Another allegation is that more than a third of the world's fastest times in endurance events were recorded by athletes whose tests have triggered suspicion.

The newspaper says it, along with the German broadcaster ARD/WDR, has had access to a database containing more than 12,000 blood tests from 5,000 athletes and which it claims reveals "the extraordinary extent of cheating by athletes at the world's most prestigious events".

The data, which belongs to the IAAF but was released by a whistleblower, has been analysed by two leading anti-doping experts for the Sunday Times - scientist Robin Parisotto and exercise physiologist Michael Ashenden.

According to them, the leaked information reveals that more than a third of medals have been won in endurance events at the Olympics and world championships by athletes who have recorded suspicious tests.

The newspaper claims none of those medals has been taken away by the authorities.

It is also alleged that a top UK athlete is among seven Britons with "suspicious" blood scores, while 10 medals were won at the London 2012 Olympics by athletes who have reportedly recorded dubious test results.

Mr Parisotto said: "Never have I seen such an alarmingly abnormal set of blood values.

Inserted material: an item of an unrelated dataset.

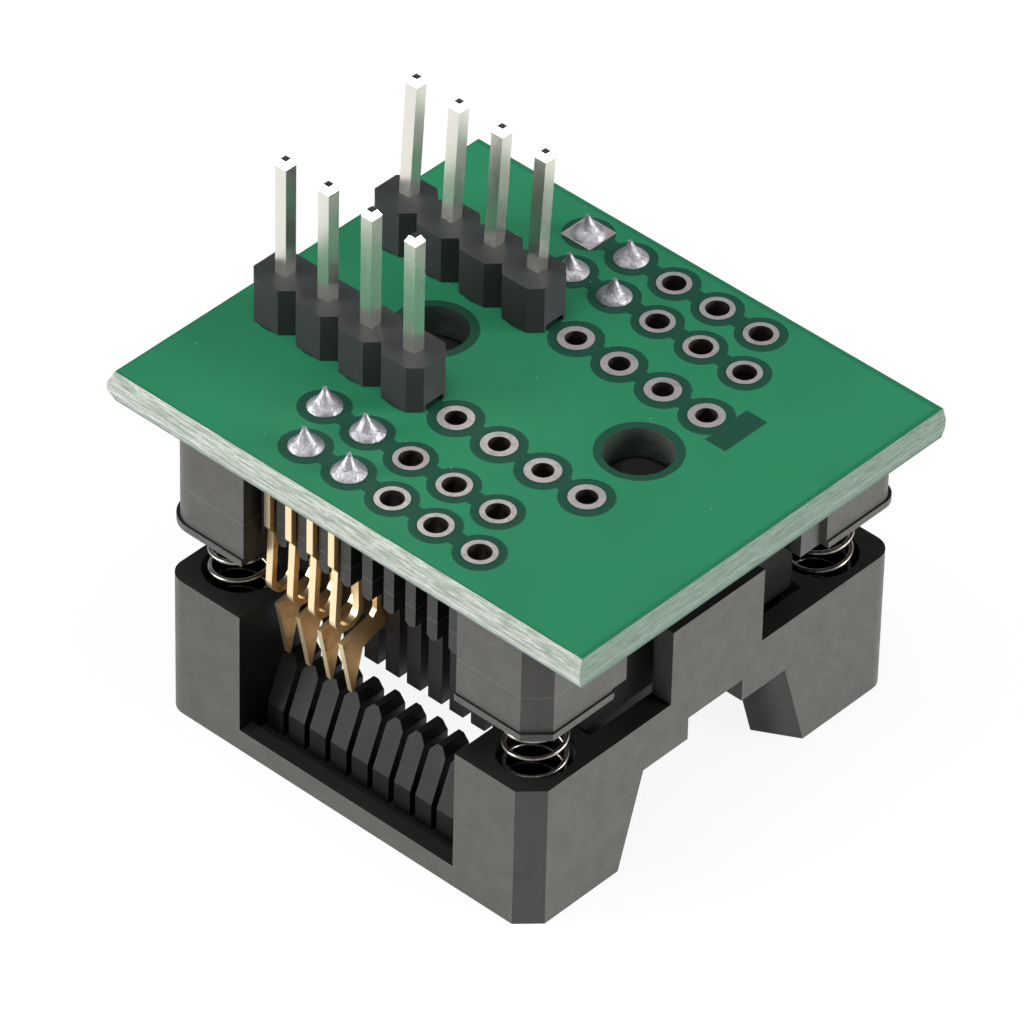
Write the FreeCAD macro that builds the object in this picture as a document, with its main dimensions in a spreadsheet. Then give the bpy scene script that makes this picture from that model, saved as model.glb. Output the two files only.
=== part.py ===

So many athletes appear to have doped with impunity and it is damning that the IAAF appears to have idly sat by and let this happen."

Mr Ashenden was also critical of the IAAF, saying: "For the IAAF to have harvested millions of dollars from the broadcasting of athletics events around the world ... yet only devote a relative pittance of those funds towards anti-doping, when they could see the terrible truth of what lay beneath the surface, is ... a shameful betrayal of their primary duty to police their sport and to protect clean athletes."